I've thought about this a lot, and I can't come up with one.

Moreover, wars are not always fought for conquest, and there is such thing as defense. I am not sure which it is this time. But it's also not true that no one but the "working class" ever fights, either. There are no "classes", per se, in the modern US. There is a continuum of wealth and power levels, that can be roughly separated into "classes", but the fact of the matter is that people with any money and power (or even influence) will use it to ensure their own safety if they can. Sometimes they have enough, sometimes not. Obviously, people with the most money and power can call upon the most resources to ensure their own safety. But I personally don't agree with Debs' oversimplification of the world.

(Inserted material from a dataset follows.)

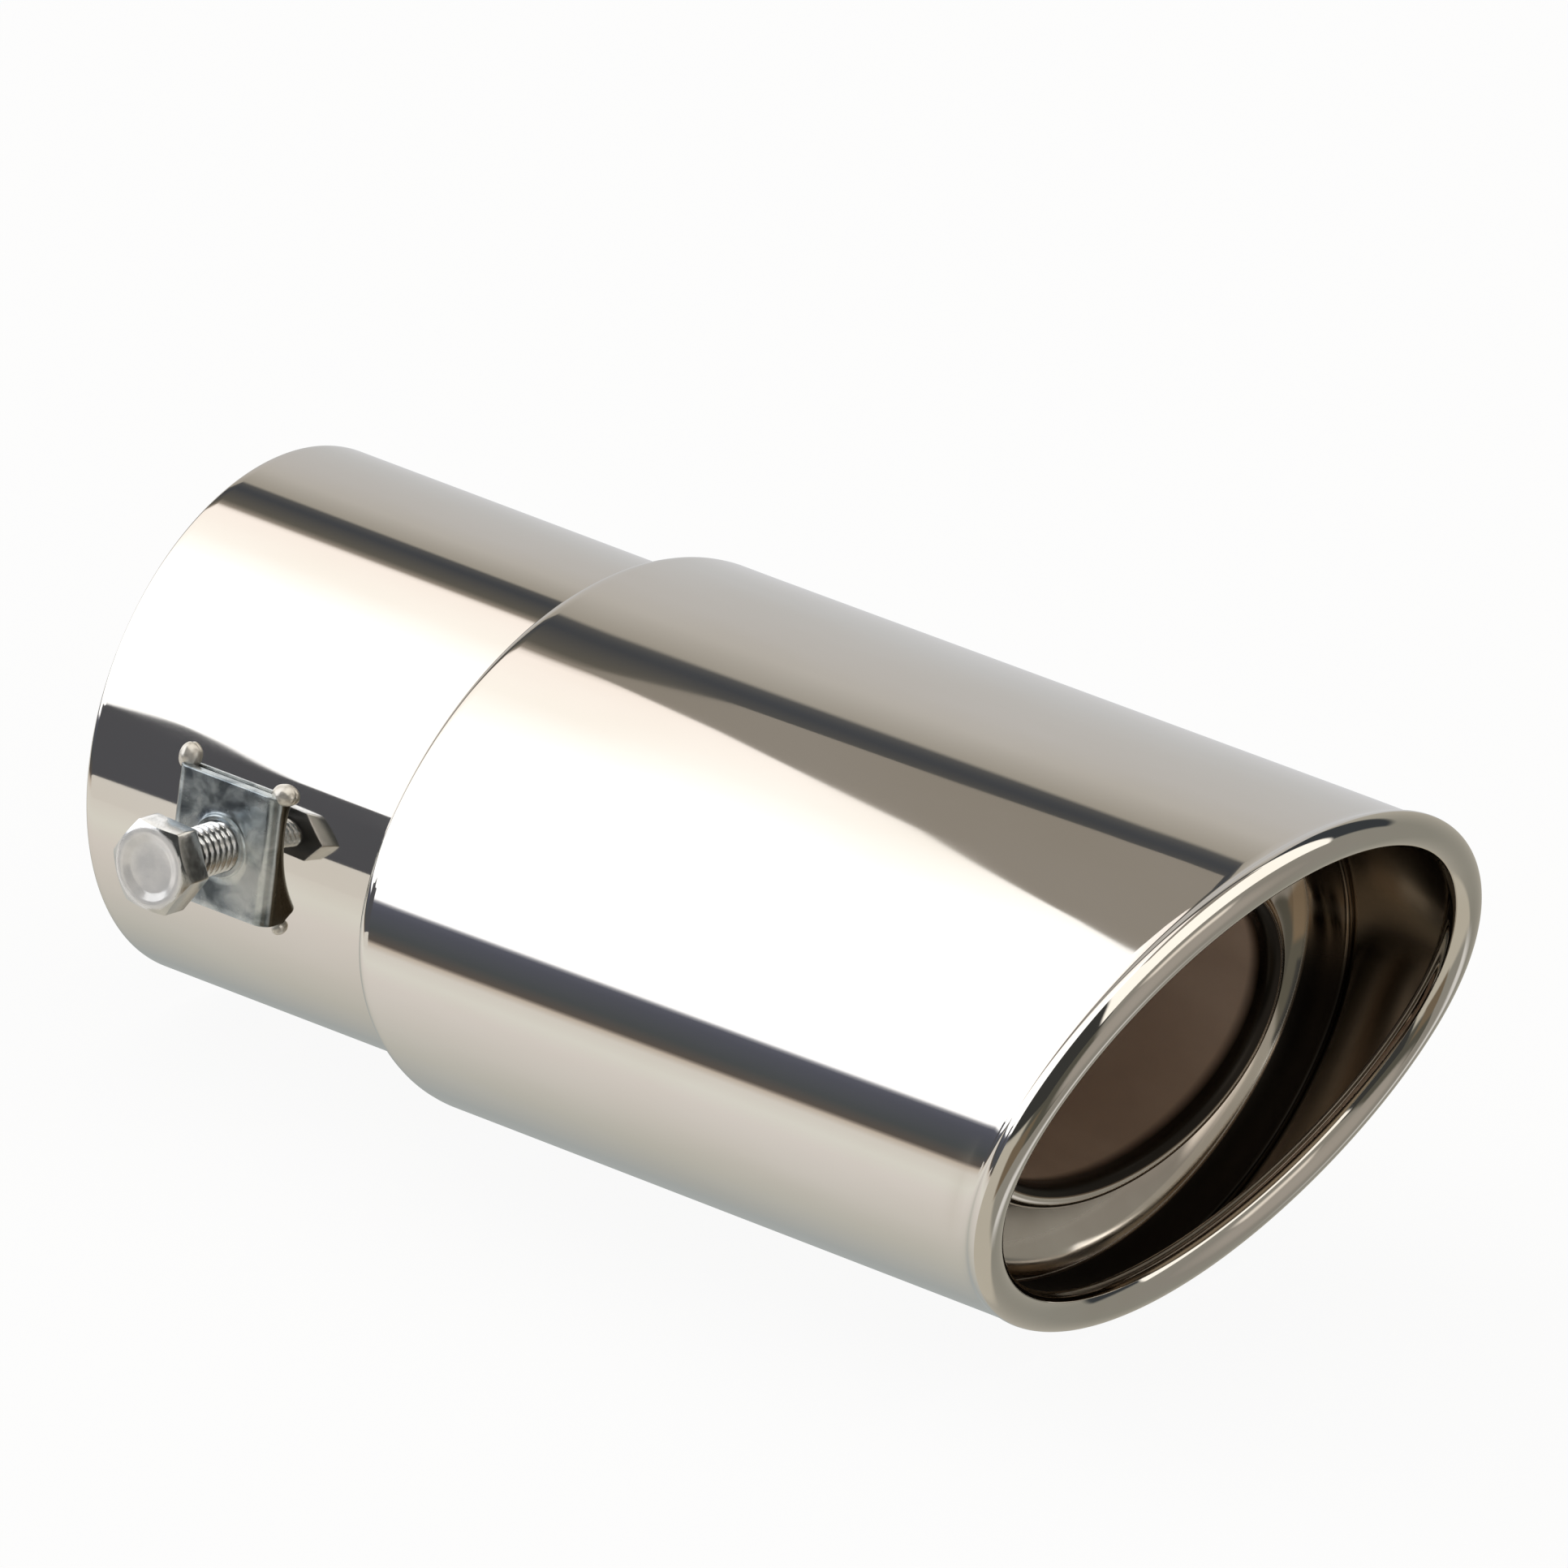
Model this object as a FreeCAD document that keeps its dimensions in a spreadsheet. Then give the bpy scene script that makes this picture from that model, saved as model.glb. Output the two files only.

Now I DO agree with what you wrote about who is in the military and how they get there. Of course, I don't have anything against the notion of risk and reward; many people have used the military to rise up the socio-economic ladder (to a higher "class"). This has always been true. The risk they take is the ultimate risk.

Yes, some people here forget about the soldier on the ground in Iraq. But certainly some people don't. I can't; most of my immediate neighborhood is owned by the US Navy, and I see real faces of real Sailors, real Marines, real kids, real spouses, every day of my life, all around me.

But then I think of the people who are just as real, living under Hussein. I think of the Palestinians in Israel. I think of the people who have died at the hands of other everywhere. And I think that the US military has a place in the world that is not about conquest and money.